Macedonio’s intimate friends were Jose Ingenieros, Ignacio del Mazo, Mendiondo Carlos Julio Molina Vedia, Arturo Múscari and my father, around 1921, back from Switzerland and Spain, I inherited that friendship. The Argentine Republic seemed to me a tasteless territory, which was not, at that time, the picturesque barbarism and that was not the culture yet, but I talked with Macedonio a couple of times and realized that the gray man, renting a poor room in the neighborhood of Tribunales, revealed the eternal problems like Thales of Miletus and Parmenides did, he could replace infinitely the centuries and the kingdoms of Europe. I spent my time reading Mauthner or writing arid and avaricious poems of the sect, of the error, ultraist; the certainty that on Saturday, in a tearoom in Once, we would listen to Macedonio explaining what absence or illusion the self is, was enough, I remember very well, to justify the weeks. In the course of a long life and there was no other conversation that impressed me as much as Macedonio Fernandez’s, and I met Alberto Gerchunoff and Rafael Cansinos Assens. It is spoken of Macedonio’s irreverence. He thought that the fullness of being is here, now, in each individual, to worship the far-away seemed to him to disdain or ignore the immediate divinity; from this suspicion his mockery against illustrious old things proceeded.

The historians of Jewish mysticism talk about a kind of master, the Zaddik, whose doctrine of the Law is less important than the fact that he himself is the Law. Some of the Zaddik was in Macedonio. I imitated him in those years, up to the passionate and devoted plagiarism. I felt: Macedonio is metaphysics, he is literature. His predecessors can shine in history, but they were drafts of Macedonio, imperfect and previous versions. Not to imitate that canon would have been an incredible negligence.

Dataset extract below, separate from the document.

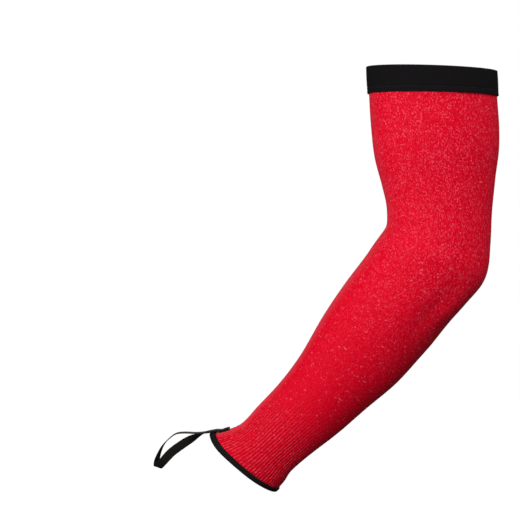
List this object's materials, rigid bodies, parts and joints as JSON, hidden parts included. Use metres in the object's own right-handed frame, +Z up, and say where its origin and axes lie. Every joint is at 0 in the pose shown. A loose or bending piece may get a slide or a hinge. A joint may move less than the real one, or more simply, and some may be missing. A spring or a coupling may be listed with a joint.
{
  "type": "cut resistant sleeve",
  "caption": "Knitted work sleeve for one arm, bent as worn, with an elastic upper arm band, a ribbed and bound wrist and an elastic thumb loop.",
  "frame": {"origin": "middle of the elastic band, on the axis of the upper arm", "axes": "+Z up the upper arm and out of its opening, +X from the crook of the elbow towards the elbow, -Y towards the viewer of the front"},
  "size_m": [0.3475, 0.1174, 0.428],
  "materials": {
    "knit": "heathered cut resistant knit, matt",
    "band_elastic": "woven elastic, matt black",
    "binding": "knitted elastic binding, matt black",
    "loop_elastic": "flat braided elastic, matt black"
  },
  "bodies": {
    "root": {"sleeve_knit": "knit", "upper_band": "band_elastic", "wrist_binding": "binding", "thumb_loop": "loop_elastic"}
  },
  "joints": []
}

The best chances of what is to be Argentine -lucidity, modesty, courtesy, the intimate passion, the great friendship- came true in Macedonio Fernández, perhaps more fully than in other contemporary celebrities. Macedonio was a Creole, naturally, and even with innocence, and precisely because he was able to joke about the gaucho (as Estanislao del Campo did, whom he loved) and to say that this was an entertainment for the horses of the estancias.

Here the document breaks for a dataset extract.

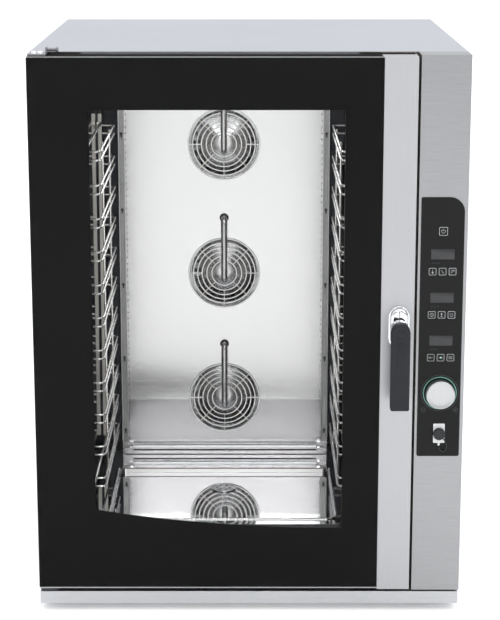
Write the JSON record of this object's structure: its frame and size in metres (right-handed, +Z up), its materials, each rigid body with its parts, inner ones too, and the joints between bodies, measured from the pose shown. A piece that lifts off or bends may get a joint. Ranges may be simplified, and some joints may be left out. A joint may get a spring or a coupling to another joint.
{
  "type": "combi steamer oven",
  "caption": "Floor or bench standing commercial combi steamer oven with glazed side-hinged door, fan-driven polished chamber, wire tray racks and a side control column.",
  "frame": {"origin": "on the floor, under the middle of the whole oven with its handle", "axes": "+Z up, +Y from the door towards the back, +X to the right seen from the front"},
  "size_m": [0.875, 0.883, 1.1733],
  "materials": {
    "brushed_steel": "fine vertical brushing, satin",
    "satin_steel": "bright satin, light reflections",
    "door_steel": "very fine brushing",
    "polished_steel": "mirror polished",
    "chrome": "bright plated",
    "galvanised": "dull grey sheet",
    "knob_steel": "turned face, satin",
    "brass": "machined",
    "rubber": "matte black",
    "silicone": "satin black silicone",
    "black_glass": "black enamelled border round a clear window",
    "clear_glass": "clear tempered",
    "lever_plastic": "fine grain black",
    "panel_plastic": "smooth black",
    "key_plastic": "black with pale outline",
    "display": "dark grey window",
    "ring_light": "pale green light ring",
    "motor_paint": "dark grey paint",
    "heater_steel": "heat-tinted sheath"
  },
  "bodies": {
    "cabinet": {"base_frame": "brushed_steel", "left_side_panel": "brushed_steel", "right_side_panel": "brushed_steel", "top_panel": "brushed_steel", "back_panel": "galvanised", "drain_pipe": "galvanised", "water_inlet": "brass", "cable_gland": "rubber", "top_hinge": "polished_steel", "bottom_hinge": "polished_steel", "latch_keeper": "polished_steel", "cooking_chamber": "polished_steel", "door_gasket": "silicone", "drain_strainer": "polished_steel", "fan_baffle": "satin_steel", "control_column": "brushed_steel", "control_panel": "panel_plastic", "display_board": "display", "light_ring": "ring_light", "probe_socket": "satin_steel", "foot_front_left": "rubber", "foot_front_right": "rubber", "foot_rear_left": "rubber", "foot_rear_right": "rubber", "fan_motor_top": "motor_paint", "heating_element_top": "heater_steel", "water_pipe_top": "polished_steel", "fan_grille_top": "polished_steel", "fan_motor_middle": "motor_paint", "heating_element_middle": "heater_steel", "water_pipe_middle": "polished_steel", "fan_grille_middle": "polished_steel", "fan_motor_bottom": "motor_paint", "heating_element_bottom": "heater_steel", "water_pipe_bottom": "polished_steel", "fan_grille_bottom": "polished_steel"},
    "door": {"door_frame": "door_steel", "door_outer_glass": "black_glass", "door_inner_glass": "clear_glass", "handle_base": "chrome"},
    "handle": {"handle_lever": "lever_plastic", "latch_hook": "polished_steel"},
    "encoder": {"encoder_shaft": "galvanised"},
    "knob": {"control_knob": "knob_steel"},
    "probe_cap": {"probe_cap": "rubber"},
    "left_rack": {"left_rack": "polished_steel"},
    "right_rack": {"right_rack": "polished_steel"},
    "on_off_key": {"on_off_key": "key_plastic"},
    "temperature_key_left": {"temperature_key_left": "key_plastic"},
    "temperature_key_middle": {"temperature_key_middle": "key_plastic"},
    "temperature_key_right": {"temperature_key_right": "key_plastic"},
    "time_key_left": {"time_key_left": "key_plastic"},
    "time_key_middle": {"time_key_middle": "key_plastic"},
    "time_key_right": {"time_key_right": "key_plastic"},
    "steam_key_left": {"steam_key_left": "key_plastic"},
    "steam_key_middle": {"steam_key_middle": "key_plastic"},
    "steam_key_right": {"steam_key_right": "key_plastic"},
    "fan_top": {"fan_wheel_top": "satin_steel"},
    "fan_middle": {"fan_wheel_middle": "satin_steel"},
    "fan_bottom": {"fan_wheel_bottom": "satin_steel"}
  },
  "joints": [
    {"name": "door_hinge", "type": "hinge", "parent": "cabinet", "child": "door", "pos_m": [-0.425, -0.3555, 0.6], "axis": [0, 0, -1], "range_deg": [0, 120]},
    {"name": "handle_turn", "type": "hinge", "parent": "door", "child": "handle", "pos_m": [0.303, -0.4035, 0.613], "axis": [0, 1, 0], "range_deg": [0, 90]},
    {"name": "knob_push", "type": "slide", "parent": "cabinet", "child": "encoder", "axis": [0, 1, 0], "range_m": [0, 0.0015], "stiffness_N_per_m": 900},
    {"name": "knob_turn", "type": "hinge", "parent": "encoder", "child": "knob", "pos_m": [0.3885, -0.3955, 0.4743], "axis": [0, 1, 0], "continuous": true},
    {"name": "probe_cap_pull", "type": "slide", "parent": "cabinet", "child": "probe_cap", "axis": [0, -1, 0], "range_m": [0, 0.013]},
    {"name": "left_rack_lift", "type": "slide", "parent": "cabinet", "child": "left_rack", "axis": [0, 0, 1], "range_m": [0, 0.014]},
    {"name": "right_rack_lift", "type": "slide", "parent": "cabinet", "child": "right_rack", "axis": [0, 0, 1], "range_m": [0, 0.014]},
    {"name": "on_off_key_press", "type": "slide", "parent": "cabinet", "child": "on_off_key", "axis": [0, 1, 0], "range_m": [0, 0.0008], "stiffness_N_per_m": 600},
    {"name": "temperature_key_left_press", "type": "slide", "parent": "cabinet", "child": "temperature_key_left", "axis": [0, 1, 0], "range_m": [0, 0.0008], "stiffness_N_per_m": 600},
    {"name": "temperature_key_middle_press", "type": "slide", "parent": "cabinet", "child": "temperature_key_middle", "axis": [0, 1, 0], "range_m": [0, 0.0008], "stiffness_N_per_m": 600},
    {"name": "temperature_key_right_press", "type": "slide", "parent": "cabinet", "child": "temperature_key_right", "axis": [0, 1, 0], "range_m": [0, 0.0008], "stiffness_N_per_m": 600},
    {"name": "time_key_left_press", "type": "slide", "parent": "cabinet", "child": "time_key_left", "axis": [0, 1, 0], "range_m": [0, 0.0008], "stiffness_N_per_m": 600},
    {"name": "time_key_middle_press", "type": "slide", "parent": "cabinet", "child": "time_key_middle", "axis": [0, 1, 0], "range_m": [0, 0.0008], "stiffness_N_per_m": 600},
    {"name": "time_key_right_press", "type": "slide", "parent": "cabinet", "child": "time_key_right", "axis": [0, 1, 0], "range_m": [0, 0.0008], "stiffness_N_per_m": 600},
    {"name": "steam_key_left_press", "type": "slide", "parent": "cabinet", "child": "steam_key_left", "axis": [0, 1, 0], "range_m": [0, 0.0008], "stiffness_N_per_m": 600},
    {"name": "steam_key_middle_press", "type": "slide", "parent": "cabinet", "child": "steam_key_middle", "axis": [0, 1, 0], "range_m": [0, 0.0008], "stiffness_N_per_m": 600},
    {"name": "steam_key_right_press", "type": "slide", "parent": "cabinet", "child": "steam_key_right", "axis": [0, 1, 0], "range_m": [0, 0.0008], "stiffness_N_per_m": 600},
    {"name": "fan_top_spin", "type": "hinge", "parent": "cabinet", "child": "fan_top", "pos_m": [-0.0575, 0.1865, 0.904], "axis": [0, 1, 0], "continuous": true},
    {"name": "fan_middle_spin", "type": "hinge", "parent": "cabinet", "child": "fan_middle", "pos_m": [-0.0575, 0.1865, 0.603], "axis": [0, 1, 0], "continuous": true},
    {"name": "fan_bottom_spin", "type": "hinge", "parent": "cabinet", "child": "fan_bottom", "pos_m": [-0.0575, 0.1865, 0.303], "axis": [0, 1, 0], "continuous": true}
  ]
}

Before being written, Macedonio’s jokes and speculations were oral. I have known the joy of seeing them emerge, by chance from dialogues, with a spontaneity that might not be displayed on the written page.

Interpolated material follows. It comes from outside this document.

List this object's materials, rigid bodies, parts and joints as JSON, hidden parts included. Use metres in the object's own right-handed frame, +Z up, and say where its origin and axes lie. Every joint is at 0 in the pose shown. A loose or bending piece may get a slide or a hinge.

To define Macedonio Fernández seems an impossible task; it is like to define red in terms of another color; I understand that the brilliant epithet, for what it asserts and what it excludes, is perhaps the most accurate that can be found. Macedonio will live through his work and as a center of a loving mythology. One of the joys of my life is to have been one of Macedonio’s friends, have seen him alive.